Exactly the lines from the one with "Write part 3 of" to the one with "return np.column_stack(sums) /", both included, are to be printed again; leave out the rest.

[Supplied data start]

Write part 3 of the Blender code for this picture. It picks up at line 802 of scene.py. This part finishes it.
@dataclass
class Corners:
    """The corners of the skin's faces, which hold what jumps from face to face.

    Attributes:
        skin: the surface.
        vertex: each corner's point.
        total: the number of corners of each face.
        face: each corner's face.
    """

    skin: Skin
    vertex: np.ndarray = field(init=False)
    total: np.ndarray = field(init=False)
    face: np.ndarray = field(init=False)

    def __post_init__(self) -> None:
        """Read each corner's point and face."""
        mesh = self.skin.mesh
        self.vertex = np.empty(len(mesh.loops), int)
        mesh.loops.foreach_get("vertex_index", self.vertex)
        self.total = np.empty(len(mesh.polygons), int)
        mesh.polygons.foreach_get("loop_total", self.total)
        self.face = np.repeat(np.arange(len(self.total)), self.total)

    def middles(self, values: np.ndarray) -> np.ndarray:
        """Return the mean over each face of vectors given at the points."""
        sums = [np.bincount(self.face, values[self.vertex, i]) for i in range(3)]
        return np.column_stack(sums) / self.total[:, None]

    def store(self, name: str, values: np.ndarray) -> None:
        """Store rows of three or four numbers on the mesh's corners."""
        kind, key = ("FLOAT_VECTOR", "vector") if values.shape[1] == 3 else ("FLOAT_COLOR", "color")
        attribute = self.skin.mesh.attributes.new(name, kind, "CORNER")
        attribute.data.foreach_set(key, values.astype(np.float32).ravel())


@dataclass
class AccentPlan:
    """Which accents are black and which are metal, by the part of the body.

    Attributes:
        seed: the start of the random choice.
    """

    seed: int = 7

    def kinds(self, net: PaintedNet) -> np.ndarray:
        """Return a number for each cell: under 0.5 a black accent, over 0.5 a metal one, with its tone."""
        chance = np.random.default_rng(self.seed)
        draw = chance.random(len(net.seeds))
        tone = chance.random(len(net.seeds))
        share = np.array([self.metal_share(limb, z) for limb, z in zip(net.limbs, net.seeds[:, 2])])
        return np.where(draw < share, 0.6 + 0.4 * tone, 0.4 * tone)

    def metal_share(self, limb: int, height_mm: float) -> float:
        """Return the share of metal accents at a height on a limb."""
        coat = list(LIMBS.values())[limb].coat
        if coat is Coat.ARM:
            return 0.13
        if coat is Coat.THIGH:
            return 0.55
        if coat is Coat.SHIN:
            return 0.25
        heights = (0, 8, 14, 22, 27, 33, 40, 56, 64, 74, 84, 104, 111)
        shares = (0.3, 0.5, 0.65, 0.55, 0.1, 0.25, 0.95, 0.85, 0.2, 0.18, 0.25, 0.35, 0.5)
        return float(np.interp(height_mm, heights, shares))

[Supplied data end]
[Supplied data start]

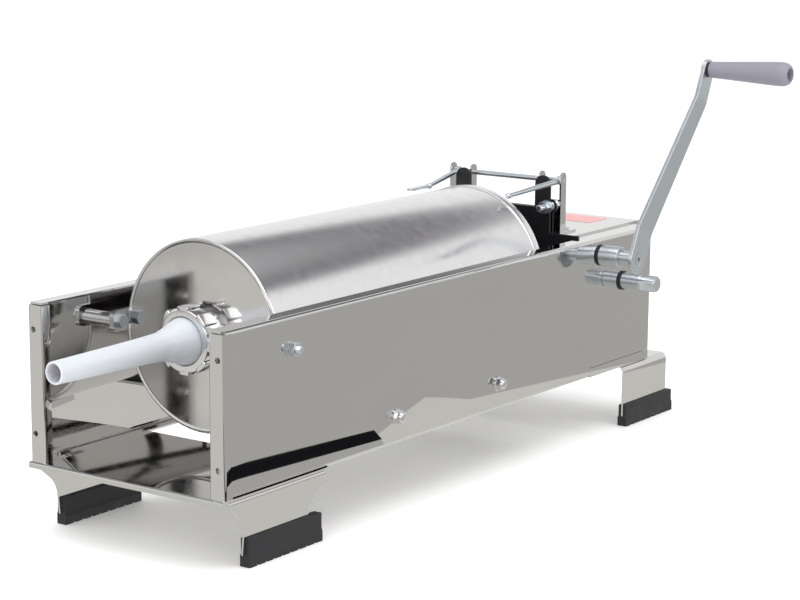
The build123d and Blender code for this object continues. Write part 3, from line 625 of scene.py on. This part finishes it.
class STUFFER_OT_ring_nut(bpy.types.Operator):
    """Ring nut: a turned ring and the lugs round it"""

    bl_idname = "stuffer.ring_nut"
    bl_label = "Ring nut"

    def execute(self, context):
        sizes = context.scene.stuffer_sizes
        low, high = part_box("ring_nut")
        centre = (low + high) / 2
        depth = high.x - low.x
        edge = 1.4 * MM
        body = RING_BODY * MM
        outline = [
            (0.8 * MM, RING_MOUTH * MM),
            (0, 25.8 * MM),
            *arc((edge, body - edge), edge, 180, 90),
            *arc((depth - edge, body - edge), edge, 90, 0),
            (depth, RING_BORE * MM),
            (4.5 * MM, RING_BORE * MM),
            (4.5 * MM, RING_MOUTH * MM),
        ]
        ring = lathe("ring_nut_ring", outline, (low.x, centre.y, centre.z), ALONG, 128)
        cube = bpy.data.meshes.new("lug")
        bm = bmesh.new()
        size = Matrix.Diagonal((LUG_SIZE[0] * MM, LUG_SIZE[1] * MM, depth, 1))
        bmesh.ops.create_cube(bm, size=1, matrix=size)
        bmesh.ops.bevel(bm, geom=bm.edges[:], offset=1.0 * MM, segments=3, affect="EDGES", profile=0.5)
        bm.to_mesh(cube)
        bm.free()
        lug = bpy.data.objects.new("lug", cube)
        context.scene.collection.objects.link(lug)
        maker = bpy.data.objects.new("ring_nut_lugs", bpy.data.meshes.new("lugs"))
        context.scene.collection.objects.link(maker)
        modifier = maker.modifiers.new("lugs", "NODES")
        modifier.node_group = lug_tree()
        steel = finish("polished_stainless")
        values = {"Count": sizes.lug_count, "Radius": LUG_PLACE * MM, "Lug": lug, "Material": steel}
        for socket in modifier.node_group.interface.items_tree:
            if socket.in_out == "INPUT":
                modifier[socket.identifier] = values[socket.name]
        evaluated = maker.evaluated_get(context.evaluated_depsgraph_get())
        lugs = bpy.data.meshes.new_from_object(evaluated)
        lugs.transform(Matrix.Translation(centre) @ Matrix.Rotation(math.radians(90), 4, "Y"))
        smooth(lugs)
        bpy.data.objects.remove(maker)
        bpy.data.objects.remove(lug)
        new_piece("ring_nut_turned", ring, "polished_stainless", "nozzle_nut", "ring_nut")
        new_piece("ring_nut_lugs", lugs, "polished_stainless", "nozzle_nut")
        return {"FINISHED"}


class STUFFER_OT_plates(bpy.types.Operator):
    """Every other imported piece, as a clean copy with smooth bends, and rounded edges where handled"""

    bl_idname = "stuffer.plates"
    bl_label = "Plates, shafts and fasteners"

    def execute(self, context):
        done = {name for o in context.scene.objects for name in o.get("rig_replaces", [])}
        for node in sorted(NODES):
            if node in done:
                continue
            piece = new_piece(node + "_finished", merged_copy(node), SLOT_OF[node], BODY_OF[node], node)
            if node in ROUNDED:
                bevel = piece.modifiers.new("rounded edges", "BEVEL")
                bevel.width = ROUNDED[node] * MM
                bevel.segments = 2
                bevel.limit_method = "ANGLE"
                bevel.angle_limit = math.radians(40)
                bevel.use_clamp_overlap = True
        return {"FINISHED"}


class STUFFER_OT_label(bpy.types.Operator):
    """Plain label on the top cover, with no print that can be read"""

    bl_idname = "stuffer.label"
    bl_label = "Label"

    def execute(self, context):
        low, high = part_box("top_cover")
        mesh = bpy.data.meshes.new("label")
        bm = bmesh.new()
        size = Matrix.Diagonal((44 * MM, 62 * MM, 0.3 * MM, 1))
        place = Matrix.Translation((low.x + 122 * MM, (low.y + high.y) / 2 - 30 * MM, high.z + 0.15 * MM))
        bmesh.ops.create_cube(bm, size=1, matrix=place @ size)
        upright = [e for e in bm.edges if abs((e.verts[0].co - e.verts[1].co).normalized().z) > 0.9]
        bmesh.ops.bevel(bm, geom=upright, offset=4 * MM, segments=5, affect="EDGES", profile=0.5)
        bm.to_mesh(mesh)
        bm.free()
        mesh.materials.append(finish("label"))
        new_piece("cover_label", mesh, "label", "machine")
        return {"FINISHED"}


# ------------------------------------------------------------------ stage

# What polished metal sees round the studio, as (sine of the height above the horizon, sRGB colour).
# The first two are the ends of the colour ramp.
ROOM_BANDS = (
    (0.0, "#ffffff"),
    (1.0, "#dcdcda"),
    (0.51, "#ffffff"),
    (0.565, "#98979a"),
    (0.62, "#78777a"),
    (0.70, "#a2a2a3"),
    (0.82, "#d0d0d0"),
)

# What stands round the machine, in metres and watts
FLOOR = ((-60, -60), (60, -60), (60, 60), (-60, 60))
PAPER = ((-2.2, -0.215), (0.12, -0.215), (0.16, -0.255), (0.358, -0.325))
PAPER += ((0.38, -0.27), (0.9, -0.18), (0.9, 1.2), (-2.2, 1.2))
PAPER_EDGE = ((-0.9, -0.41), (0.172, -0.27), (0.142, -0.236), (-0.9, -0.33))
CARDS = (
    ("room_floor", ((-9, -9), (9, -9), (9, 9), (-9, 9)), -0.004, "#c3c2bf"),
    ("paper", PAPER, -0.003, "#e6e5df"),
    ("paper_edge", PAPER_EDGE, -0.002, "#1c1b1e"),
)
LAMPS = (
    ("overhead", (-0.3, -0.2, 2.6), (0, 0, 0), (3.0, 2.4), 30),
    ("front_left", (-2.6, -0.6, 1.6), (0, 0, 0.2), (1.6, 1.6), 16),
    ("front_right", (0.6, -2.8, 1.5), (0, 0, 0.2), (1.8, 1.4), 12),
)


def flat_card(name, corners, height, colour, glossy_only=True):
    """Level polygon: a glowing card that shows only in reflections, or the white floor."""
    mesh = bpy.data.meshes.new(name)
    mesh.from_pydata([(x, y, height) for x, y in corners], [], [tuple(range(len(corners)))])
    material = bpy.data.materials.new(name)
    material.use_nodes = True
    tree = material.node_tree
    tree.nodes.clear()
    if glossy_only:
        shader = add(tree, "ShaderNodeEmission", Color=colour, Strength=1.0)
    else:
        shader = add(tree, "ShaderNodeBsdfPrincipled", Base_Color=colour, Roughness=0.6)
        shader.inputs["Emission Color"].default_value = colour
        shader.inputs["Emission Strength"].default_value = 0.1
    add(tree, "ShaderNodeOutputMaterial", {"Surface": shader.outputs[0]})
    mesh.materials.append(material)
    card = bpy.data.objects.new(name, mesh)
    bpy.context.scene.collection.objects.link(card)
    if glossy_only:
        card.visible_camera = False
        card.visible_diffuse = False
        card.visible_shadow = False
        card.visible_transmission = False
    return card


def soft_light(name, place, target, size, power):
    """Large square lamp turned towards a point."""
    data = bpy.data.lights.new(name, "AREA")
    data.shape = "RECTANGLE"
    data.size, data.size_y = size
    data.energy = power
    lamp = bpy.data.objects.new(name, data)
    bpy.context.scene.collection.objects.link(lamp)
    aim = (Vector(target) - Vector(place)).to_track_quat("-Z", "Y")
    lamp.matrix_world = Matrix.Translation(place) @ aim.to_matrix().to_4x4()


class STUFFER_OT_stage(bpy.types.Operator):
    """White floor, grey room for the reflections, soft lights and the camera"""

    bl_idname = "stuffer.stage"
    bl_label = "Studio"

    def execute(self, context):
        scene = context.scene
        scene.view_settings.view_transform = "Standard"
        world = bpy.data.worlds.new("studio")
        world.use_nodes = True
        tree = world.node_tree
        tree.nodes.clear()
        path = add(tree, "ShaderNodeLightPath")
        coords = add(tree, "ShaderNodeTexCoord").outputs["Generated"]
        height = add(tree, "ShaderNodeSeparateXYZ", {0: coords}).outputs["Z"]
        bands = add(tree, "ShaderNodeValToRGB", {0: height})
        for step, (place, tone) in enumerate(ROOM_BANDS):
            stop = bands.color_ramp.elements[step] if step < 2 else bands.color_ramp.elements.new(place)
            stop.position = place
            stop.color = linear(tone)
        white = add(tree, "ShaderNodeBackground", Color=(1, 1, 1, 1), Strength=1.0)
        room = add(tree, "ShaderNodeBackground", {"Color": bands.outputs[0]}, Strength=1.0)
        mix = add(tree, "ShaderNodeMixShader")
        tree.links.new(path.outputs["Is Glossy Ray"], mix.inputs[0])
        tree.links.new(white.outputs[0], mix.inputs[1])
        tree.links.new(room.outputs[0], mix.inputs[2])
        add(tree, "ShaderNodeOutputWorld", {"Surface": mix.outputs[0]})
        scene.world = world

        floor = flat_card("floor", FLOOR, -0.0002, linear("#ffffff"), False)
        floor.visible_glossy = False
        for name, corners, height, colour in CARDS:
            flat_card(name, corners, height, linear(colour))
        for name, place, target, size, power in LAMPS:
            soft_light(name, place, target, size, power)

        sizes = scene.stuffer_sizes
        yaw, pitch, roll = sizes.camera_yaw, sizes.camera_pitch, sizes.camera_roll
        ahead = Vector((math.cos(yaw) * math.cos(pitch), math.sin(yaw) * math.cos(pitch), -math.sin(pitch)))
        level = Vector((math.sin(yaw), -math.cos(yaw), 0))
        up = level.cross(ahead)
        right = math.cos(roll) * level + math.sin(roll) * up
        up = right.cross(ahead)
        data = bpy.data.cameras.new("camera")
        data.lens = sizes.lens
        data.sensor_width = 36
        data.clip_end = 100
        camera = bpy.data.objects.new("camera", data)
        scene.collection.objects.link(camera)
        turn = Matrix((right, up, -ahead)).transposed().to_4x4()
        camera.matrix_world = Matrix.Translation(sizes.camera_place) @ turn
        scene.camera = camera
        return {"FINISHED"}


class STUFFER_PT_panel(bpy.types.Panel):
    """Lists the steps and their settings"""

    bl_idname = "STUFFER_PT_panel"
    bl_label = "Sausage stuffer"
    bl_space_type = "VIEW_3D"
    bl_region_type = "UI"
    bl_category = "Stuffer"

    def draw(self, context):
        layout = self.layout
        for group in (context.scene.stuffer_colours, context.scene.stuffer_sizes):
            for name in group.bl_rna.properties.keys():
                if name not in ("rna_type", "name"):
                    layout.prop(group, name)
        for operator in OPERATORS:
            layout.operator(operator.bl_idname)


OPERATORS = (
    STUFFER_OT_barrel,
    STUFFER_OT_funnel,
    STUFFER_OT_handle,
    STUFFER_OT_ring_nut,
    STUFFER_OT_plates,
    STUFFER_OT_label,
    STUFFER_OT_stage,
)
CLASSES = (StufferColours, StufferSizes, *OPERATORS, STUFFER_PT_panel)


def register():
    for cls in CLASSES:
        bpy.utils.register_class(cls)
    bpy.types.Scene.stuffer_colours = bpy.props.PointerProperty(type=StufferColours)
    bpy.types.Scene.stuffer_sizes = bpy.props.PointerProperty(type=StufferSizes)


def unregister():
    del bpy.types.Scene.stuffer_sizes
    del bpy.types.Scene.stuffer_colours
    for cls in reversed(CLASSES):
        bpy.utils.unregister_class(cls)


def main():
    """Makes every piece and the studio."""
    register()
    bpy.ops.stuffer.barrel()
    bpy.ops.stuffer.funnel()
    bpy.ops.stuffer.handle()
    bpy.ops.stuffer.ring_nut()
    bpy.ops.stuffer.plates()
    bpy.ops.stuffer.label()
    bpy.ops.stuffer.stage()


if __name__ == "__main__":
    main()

[Supplied data end]
[Supplied data start]

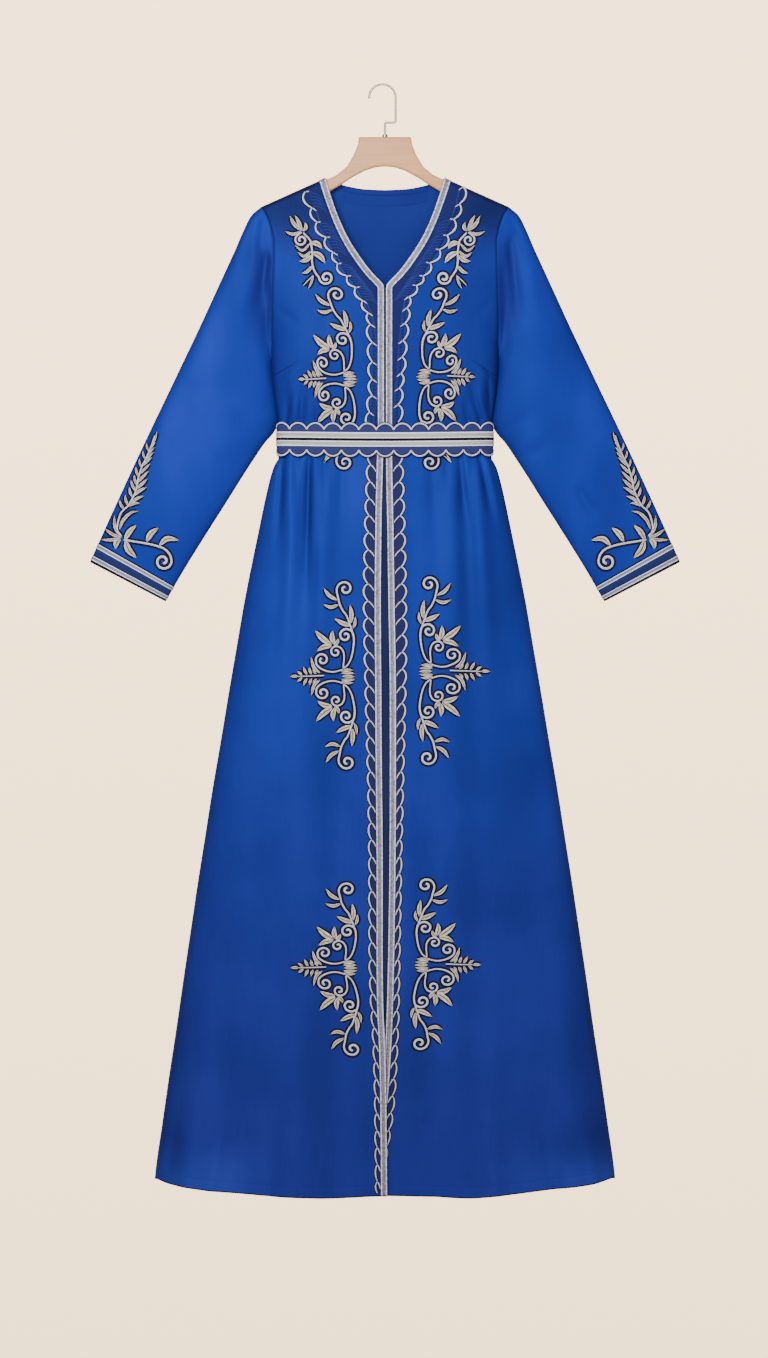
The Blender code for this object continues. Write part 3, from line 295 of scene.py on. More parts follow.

[Supplied data end]

● **Response to the exercise**
Write part 3 of the Blender code for this picture. It picks up at line 802 of scene.py. This part finishes it.
@dataclass
class Corners:
    """The corners of the skin's faces, which hold what jumps from face to face.

    Attributes:
        skin: the surface.
        vertex: each corner's point.
        total: the number of corners of each face.
        face: each corner's face.
    """

    skin: Skin
    vertex: np.ndarray = field(init=False)
    total: np.ndarray = field(init=False)
    face: np.ndarray = field(init=False)

    def __post_init__(self) -> None:
        """Read each corner's point and face."""
        mesh = self.skin.mesh
        self.vertex = np.empty(len(mesh.loops), int)
        mesh.loops.foreach_get("vertex_index", self.vertex)
        self.total = np.empty(len(mesh.polygons), int)
        mesh.polygons.foreach_get("loop_total", self.total)
        self.face = np.repeat(np.arange(len(self.total)), self.total)

    def middles(self, values: np.ndarray) -> np.ndarray:
        """Return the mean over each face of vectors given at the points."""
        sums = [np.bincount(self.face, values[self.vertex, i]) for i in range(3)]
        return np.column_stack(sums) / self.total[:, None]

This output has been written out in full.